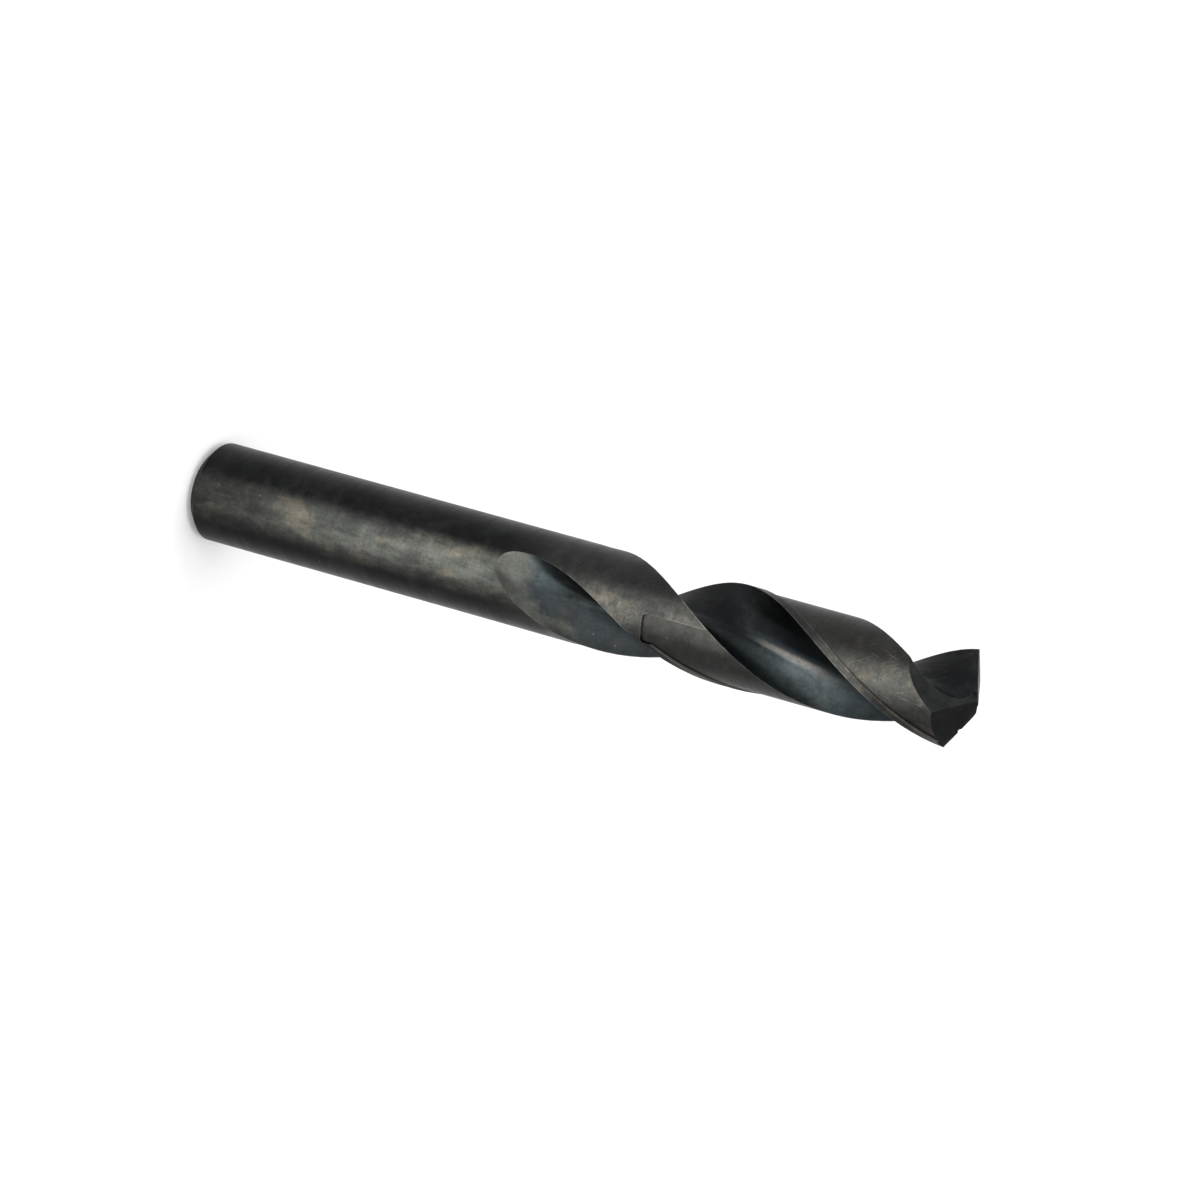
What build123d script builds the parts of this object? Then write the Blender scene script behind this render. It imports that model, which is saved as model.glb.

□ □ □ □

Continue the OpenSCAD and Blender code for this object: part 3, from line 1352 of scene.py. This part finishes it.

□ □ □ □

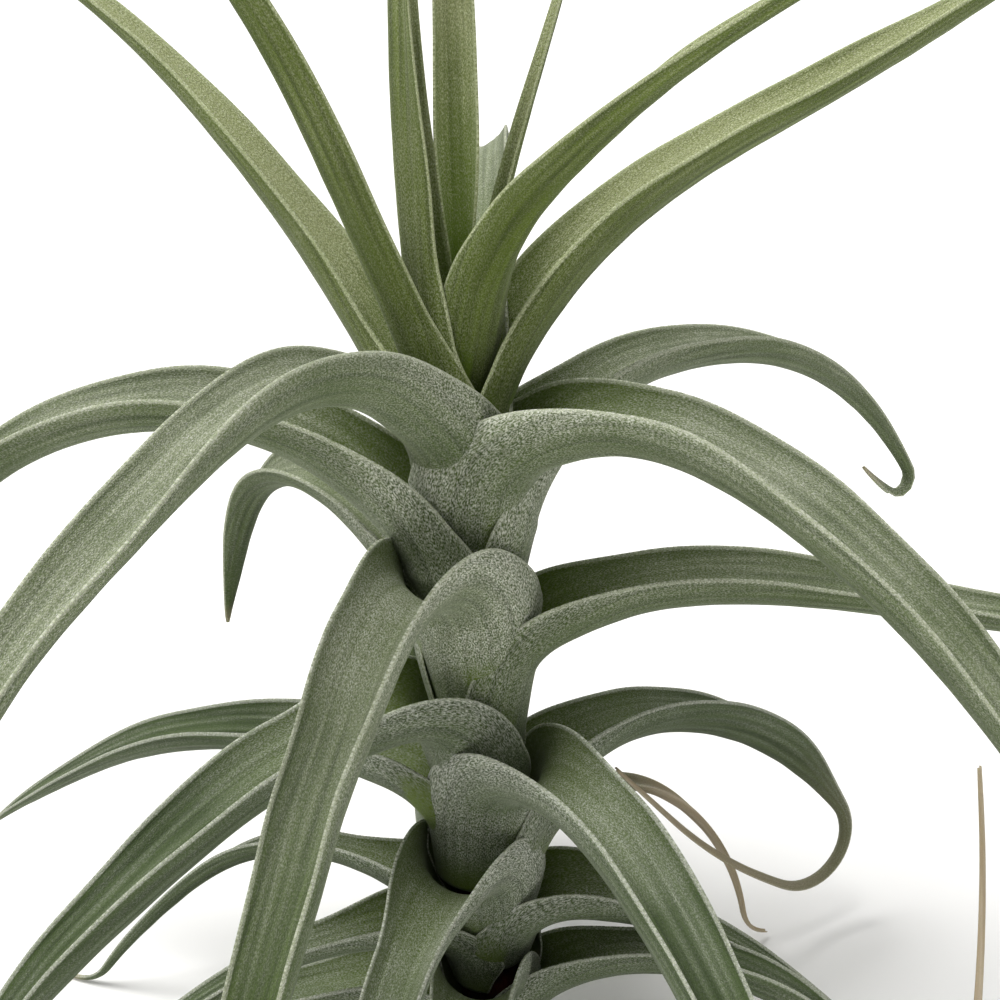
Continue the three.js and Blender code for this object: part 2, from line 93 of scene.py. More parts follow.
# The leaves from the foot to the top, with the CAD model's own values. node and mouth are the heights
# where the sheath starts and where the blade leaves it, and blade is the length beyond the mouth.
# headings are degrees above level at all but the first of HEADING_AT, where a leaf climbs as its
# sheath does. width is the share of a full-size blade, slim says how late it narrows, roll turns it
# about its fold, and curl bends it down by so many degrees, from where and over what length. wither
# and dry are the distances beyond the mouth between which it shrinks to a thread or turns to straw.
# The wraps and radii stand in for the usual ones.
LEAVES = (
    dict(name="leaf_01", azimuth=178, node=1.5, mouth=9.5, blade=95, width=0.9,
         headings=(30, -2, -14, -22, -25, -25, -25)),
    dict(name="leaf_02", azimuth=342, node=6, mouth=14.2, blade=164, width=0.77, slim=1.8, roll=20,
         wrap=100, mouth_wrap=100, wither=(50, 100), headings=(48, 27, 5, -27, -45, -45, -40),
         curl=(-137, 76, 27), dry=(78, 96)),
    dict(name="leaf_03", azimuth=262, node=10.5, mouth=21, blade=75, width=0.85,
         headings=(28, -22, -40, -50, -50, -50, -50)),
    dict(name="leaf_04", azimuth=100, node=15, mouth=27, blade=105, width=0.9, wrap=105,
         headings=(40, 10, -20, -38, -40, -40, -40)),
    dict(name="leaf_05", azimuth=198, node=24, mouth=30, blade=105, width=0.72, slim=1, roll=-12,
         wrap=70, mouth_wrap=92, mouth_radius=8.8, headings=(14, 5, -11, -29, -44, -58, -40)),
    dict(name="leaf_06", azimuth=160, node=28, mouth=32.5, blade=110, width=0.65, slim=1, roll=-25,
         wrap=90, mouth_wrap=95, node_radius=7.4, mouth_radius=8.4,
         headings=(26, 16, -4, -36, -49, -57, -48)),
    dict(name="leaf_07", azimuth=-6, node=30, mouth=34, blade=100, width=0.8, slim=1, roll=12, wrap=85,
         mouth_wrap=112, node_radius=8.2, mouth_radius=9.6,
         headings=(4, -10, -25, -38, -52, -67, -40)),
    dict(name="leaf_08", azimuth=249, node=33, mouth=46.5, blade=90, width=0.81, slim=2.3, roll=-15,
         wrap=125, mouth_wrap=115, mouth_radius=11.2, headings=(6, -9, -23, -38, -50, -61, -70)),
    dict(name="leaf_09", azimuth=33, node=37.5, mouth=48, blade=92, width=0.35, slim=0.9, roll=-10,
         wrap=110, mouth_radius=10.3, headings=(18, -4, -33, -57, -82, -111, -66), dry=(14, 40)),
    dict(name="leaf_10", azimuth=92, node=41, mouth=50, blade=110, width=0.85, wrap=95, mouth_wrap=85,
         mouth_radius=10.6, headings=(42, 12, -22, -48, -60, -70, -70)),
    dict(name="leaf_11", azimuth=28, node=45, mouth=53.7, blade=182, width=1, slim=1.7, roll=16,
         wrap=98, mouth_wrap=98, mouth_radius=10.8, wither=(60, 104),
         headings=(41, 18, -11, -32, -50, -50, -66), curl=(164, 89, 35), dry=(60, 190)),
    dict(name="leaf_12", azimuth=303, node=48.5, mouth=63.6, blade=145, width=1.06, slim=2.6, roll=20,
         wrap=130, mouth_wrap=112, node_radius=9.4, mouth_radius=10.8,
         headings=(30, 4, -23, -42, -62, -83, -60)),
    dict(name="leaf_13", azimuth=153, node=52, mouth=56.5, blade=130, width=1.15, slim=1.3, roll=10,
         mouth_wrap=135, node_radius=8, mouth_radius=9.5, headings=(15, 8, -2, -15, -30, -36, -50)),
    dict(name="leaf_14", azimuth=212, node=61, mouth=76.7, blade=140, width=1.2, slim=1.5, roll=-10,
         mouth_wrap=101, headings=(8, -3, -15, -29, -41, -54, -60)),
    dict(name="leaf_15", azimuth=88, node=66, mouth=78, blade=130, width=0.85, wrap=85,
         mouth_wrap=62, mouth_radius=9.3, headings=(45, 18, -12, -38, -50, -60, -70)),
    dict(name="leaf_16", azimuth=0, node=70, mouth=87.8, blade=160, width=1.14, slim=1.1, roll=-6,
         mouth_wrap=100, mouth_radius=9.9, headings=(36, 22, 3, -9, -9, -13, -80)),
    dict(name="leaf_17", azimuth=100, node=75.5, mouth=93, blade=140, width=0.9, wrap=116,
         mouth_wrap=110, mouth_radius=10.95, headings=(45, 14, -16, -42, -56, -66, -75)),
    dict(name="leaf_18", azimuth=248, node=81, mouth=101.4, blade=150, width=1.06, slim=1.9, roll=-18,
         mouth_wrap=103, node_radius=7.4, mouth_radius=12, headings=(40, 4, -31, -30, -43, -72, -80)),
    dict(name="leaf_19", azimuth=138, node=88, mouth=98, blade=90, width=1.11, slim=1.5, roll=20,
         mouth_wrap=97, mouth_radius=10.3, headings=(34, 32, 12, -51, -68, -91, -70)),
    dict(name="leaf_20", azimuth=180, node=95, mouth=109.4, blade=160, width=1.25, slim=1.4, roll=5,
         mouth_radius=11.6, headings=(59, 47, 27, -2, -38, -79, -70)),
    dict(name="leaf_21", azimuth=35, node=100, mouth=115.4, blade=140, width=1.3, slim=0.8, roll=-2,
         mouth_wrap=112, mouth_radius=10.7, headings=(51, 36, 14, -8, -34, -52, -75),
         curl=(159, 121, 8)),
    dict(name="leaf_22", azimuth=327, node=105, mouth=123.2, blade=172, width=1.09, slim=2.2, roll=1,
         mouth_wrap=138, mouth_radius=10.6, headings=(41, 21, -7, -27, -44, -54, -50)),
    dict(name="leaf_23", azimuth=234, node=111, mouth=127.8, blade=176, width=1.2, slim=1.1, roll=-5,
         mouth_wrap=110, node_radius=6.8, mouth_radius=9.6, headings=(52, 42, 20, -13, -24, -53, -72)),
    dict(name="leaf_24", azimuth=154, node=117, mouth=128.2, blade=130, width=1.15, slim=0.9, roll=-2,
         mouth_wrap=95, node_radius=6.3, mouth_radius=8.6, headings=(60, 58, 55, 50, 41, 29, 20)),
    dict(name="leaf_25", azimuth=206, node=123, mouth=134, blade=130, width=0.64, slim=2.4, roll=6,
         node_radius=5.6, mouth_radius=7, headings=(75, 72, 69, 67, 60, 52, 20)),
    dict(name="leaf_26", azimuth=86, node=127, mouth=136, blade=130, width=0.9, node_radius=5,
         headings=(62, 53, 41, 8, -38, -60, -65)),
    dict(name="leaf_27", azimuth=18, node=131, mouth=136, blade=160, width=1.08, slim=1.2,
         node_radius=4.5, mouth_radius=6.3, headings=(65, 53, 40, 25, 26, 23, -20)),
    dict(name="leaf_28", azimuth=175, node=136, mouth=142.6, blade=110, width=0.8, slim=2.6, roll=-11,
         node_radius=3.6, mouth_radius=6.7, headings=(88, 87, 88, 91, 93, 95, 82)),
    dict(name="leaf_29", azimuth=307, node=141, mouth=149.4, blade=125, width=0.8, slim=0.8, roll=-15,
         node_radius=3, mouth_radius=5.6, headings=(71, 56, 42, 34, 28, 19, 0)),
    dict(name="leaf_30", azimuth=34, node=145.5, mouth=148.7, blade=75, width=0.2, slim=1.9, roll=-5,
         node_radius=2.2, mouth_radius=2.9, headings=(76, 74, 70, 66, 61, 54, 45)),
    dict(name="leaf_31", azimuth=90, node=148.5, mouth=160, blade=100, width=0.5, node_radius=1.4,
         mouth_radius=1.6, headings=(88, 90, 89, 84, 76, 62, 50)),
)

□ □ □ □

▸ WHAT THE TASK ASKS:
What is the number of lines in the listing above that contain the string "code"? Give only the number.

▸ FULL SOLUTION:
2